> **Your instructions**
Return the listing below word for word.

+--

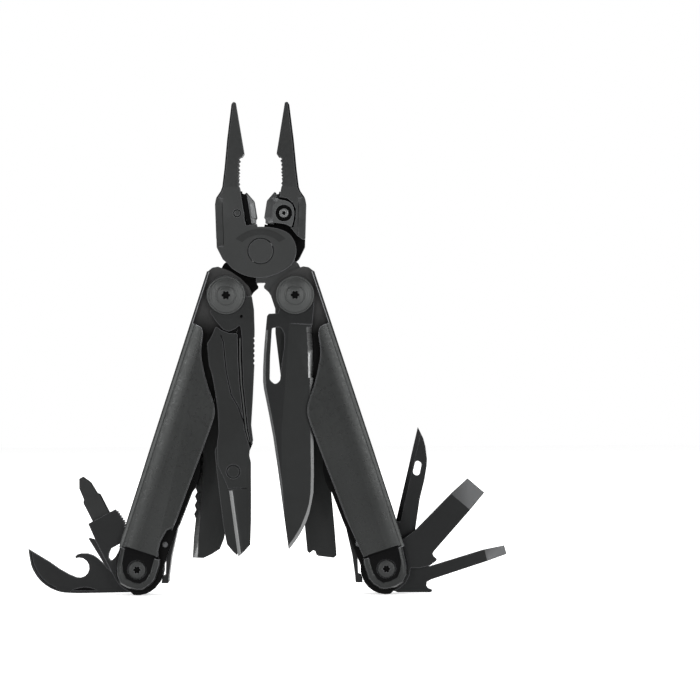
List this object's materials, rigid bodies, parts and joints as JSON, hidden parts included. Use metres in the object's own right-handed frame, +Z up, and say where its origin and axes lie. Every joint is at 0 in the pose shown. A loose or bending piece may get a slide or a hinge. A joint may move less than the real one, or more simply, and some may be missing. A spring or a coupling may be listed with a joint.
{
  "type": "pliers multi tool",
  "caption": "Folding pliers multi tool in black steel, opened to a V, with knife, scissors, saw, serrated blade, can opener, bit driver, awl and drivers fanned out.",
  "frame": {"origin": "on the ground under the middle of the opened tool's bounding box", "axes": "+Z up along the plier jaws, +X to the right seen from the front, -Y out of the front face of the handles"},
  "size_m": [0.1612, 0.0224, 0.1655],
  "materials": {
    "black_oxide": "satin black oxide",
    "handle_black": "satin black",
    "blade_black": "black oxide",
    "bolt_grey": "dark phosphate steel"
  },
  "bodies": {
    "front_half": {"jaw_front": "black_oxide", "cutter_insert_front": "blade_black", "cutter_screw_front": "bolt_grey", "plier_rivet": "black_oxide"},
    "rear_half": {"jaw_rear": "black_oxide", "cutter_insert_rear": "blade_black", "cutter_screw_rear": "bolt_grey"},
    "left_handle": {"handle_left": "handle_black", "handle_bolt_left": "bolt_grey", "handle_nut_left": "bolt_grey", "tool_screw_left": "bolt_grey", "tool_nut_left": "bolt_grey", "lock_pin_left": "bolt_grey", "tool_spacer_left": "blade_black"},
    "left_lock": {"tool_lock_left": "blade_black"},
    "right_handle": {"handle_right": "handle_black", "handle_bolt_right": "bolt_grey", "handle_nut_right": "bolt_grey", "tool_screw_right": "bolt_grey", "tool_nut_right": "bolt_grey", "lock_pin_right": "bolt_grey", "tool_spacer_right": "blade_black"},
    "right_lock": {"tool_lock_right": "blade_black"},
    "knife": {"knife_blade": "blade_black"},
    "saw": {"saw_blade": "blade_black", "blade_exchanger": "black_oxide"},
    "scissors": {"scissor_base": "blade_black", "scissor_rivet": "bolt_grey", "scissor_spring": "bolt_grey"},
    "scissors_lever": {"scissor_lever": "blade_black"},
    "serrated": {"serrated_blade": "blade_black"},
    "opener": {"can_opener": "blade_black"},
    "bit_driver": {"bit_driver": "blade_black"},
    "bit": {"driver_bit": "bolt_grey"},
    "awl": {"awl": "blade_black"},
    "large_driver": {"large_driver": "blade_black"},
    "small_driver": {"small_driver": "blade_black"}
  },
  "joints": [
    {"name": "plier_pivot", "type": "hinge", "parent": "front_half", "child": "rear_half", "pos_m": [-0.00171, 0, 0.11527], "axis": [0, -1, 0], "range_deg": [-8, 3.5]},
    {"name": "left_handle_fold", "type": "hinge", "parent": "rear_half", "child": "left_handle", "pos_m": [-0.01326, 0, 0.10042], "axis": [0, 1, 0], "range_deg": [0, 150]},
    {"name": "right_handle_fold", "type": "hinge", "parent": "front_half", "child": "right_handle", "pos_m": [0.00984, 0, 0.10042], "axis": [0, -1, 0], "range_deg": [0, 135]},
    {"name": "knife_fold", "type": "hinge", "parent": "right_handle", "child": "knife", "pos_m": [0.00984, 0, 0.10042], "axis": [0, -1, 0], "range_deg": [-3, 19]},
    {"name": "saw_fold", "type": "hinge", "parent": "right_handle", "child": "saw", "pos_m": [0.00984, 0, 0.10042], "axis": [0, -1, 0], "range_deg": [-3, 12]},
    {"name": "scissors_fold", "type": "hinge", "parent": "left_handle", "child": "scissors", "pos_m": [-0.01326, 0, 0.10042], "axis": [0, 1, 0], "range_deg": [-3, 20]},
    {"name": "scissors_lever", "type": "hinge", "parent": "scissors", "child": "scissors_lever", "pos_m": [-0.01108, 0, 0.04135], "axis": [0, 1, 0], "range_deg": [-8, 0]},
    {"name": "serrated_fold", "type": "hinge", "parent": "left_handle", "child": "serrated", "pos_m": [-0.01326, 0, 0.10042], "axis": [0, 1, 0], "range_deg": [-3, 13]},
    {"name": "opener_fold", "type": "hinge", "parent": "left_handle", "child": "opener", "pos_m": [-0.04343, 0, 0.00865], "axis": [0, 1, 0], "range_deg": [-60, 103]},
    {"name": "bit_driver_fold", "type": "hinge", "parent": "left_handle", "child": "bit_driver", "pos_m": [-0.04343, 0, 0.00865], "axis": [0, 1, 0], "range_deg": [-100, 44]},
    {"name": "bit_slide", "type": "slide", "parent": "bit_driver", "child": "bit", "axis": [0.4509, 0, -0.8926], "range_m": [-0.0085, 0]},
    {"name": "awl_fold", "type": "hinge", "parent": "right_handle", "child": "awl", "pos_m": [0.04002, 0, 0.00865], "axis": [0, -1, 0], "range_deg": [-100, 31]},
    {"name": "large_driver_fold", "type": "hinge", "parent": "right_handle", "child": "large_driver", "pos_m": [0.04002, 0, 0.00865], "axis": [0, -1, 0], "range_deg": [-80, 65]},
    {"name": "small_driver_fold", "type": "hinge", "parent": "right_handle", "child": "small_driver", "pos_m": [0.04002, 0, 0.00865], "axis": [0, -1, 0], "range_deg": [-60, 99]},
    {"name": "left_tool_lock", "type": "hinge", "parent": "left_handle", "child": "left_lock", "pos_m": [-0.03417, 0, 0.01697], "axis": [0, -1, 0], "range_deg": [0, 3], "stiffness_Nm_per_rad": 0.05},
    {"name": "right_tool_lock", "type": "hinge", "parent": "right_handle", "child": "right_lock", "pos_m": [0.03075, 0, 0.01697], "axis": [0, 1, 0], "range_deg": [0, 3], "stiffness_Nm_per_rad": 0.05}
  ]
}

+--

> **Full response**
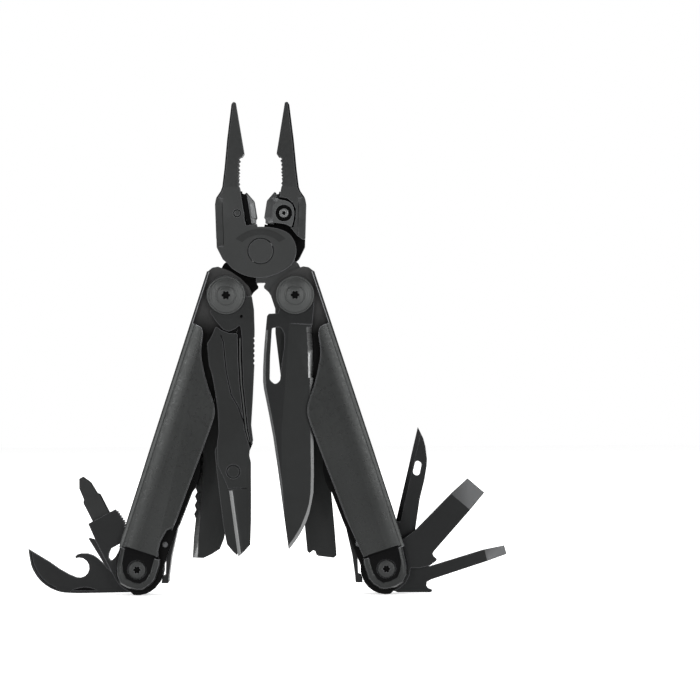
List this object's materials, rigid bodies, parts and joints as JSON, hidden parts included. Use metres in the object's own right-handed frame, +Z up, and say where its origin and axes lie. Every joint is at 0 in the pose shown. A loose or bending piece may get a slide or a hinge. A joint may move less than the real one, or more simply, and some may be missing. A spring or a coupling may be listed with a joint.
{
  "type": "pliers multi tool",
  "caption": "Folding pliers multi tool in black steel, opened to a V, with knife, scissors, saw, serrated blade, can opener, bit driver, awl and drivers fanned out.",
  "frame": {"origin": "on the ground under the middle of the opened tool's bounding box", "axes": "+Z up along the plier jaws, +X to the right seen from the front, -Y out of the front face of the handles"},
  "size_m": [0.1612, 0.0224, 0.1655],
  "materials": {
    "black_oxide": "satin black oxide",
    "handle_black": "satin black",
    "blade_black": "black oxide",
    "bolt_grey": "dark phosphate steel"
  },
  "bodies": {
    "front_half": {"jaw_front": "black_oxide", "cutter_insert_front": "blade_black", "cutter_screw_front": "bolt_grey", "plier_rivet": "black_oxide"},
    "rear_half": {"jaw_rear": "black_oxide", "cutter_insert_rear": "blade_black", "cutter_screw_rear": "bolt_grey"},
    "left_handle": {"handle_left": "handle_black", "handle_bolt_left": "bolt_grey", "handle_nut_left": "bolt_grey", "tool_screw_left": "bolt_grey", "tool_nut_left": "bolt_grey", "lock_pin_left": "bolt_grey", "tool_spacer_left": "blade_black"},
    "left_lock": {"tool_lock_left": "blade_black"},
    "right_handle": {"handle_right": "handle_black", "handle_bolt_right": "bolt_grey", "handle_nut_right": "bolt_grey", "tool_screw_right": "bolt_grey", "tool_nut_right": "bolt_grey", "lock_pin_right": "bolt_grey", "tool_spacer_right": "blade_black"},
    "right_lock": {"tool_lock_right": "blade_black"},
    "knife": {"knife_blade": "blade_black"},
    "saw": {"saw_blade": "blade_black", "blade_exchanger": "black_oxide"},
    "scissors": {"scissor_base": "blade_black", "scissor_rivet": "bolt_grey", "scissor_spring": "bolt_grey"},
    "scissors_lever": {"scissor_lever": "blade_black"},
    "serrated": {"serrated_blade": "blade_black"},
    "opener": {"can_opener": "blade_black"},
    "bit_driver": {"bit_driver": "blade_black"},
    "bit": {"driver_bit": "bolt_grey"},
    "awl": {"awl": "blade_black"},
    "large_driver": {"large_driver": "blade_black"},
    "small_driver": {"small_driver": "blade_black"}
  },
  "joints": [
    {"name": "plier_pivot", "type": "hinge", "parent": "front_half", "child": "rear_half", "pos_m": [-0.00171, 0, 0.11527], "axis": [0, -1, 0], "range_deg": [-8, 3.5]},
    {"name": "left_handle_fold", "type": "hinge", "parent": "rear_half", "child": "left_handle", "pos_m": [-0.01326, 0, 0.10042], "axis": [0, 1, 0], "range_deg": [0, 150]},
    {"name": "right_handle_fold", "type": "hinge", "parent": "front_half", "child": "right_handle", "pos_m": [0.00984, 0, 0.10042], "axis": [0, -1, 0], "range_deg": [0, 135]},
    {"name": "knife_fold", "type": "hinge", "parent": "right_handle", "child": "knife", "pos_m": [0.00984, 0, 0.10042], "axis": [0, -1, 0], "range_deg": [-3, 19]},
    {"name": "saw_fold", "type": "hinge", "parent": "right_handle", "child": "saw", "pos_m": [0.00984, 0, 0.10042], "axis": [0, -1, 0], "range_deg": [-3, 12]},
    {"name": "scissors_fold", "type": "hinge", "parent": "left_handle", "child": "scissors", "pos_m": [-0.01326, 0, 0.10042], "axis": [0, 1, 0], "range_deg": [-3, 20]},
    {"name": "scissors_lever", "type": "hinge", "parent": "scissors", "child": "scissors_lever", "pos_m": [-0.01108, 0, 0.04135], "axis": [0, 1, 0], "range_deg": [-8, 0]},
    {"name": "serrated_fold", "type": "hinge", "parent": "left_handle", "child": "serrated", "pos_m": [-0.01326, 0, 0.10042], "axis": [0, 1, 0], "range_deg": [-3, 13]},
    {"name": "opener_fold", "type": "hinge", "parent": "left_handle", "child": "opener", "pos_m": [-0.04343, 0, 0.00865], "axis": [0, 1, 0], "range_deg": [-60, 103]},
    {"name": "bit_driver_fold", "type": "hinge", "parent": "left_handle", "child": "bit_driver", "pos_m": [-0.04343, 0, 0.00865], "axis": [0, 1, 0], "range_deg": [-100, 44]},
    {"name": "bit_slide", "type": "slide", "parent": "bit_driver", "child": "bit", "axis": [0.4509, 0, -0.8926], "range_m": [-0.0085, 0]},
    {"name": "awl_fold", "type": "hinge", "parent": "right_handle", "child": "awl", "pos_m": [0.04002, 0, 0.00865], "axis": [0, -1, 0], "range_deg": [-100, 31]},
    {"name": "large_driver_fold", "type": "hinge", "parent": "right_handle", "child": "large_driver", "pos_m": [0.04002, 0, 0.00865], "axis": [0, -1, 0], "range_deg": [-80, 65]},
    {"name": "small_driver_fold", "type": "hinge", "parent": "right_handle", "child": "small_driver", "pos_m": [0.04002, 0, 0.00865], "axis": [0, -1, 0], "range_deg": [-60, 99]},
    {"name": "left_tool_lock", "type": "hinge", "parent": "left_handle", "child": "left_lock", "pos_m": [-0.03417, 0, 0.01697], "axis": [0, -1, 0], "range_deg": [0, 3], "stiffness_Nm_per_rad": 0.05},
    {"name": "right_tool_lock", "type": "hinge", "parent": "right_handle", "child": "right_lock", "pos_m": [0.03075, 0, 0.01697], "axis": [0, 1, 0], "range_deg": [0, 3], "stiffness_Nm_per_rad": 0.05}
  ]
}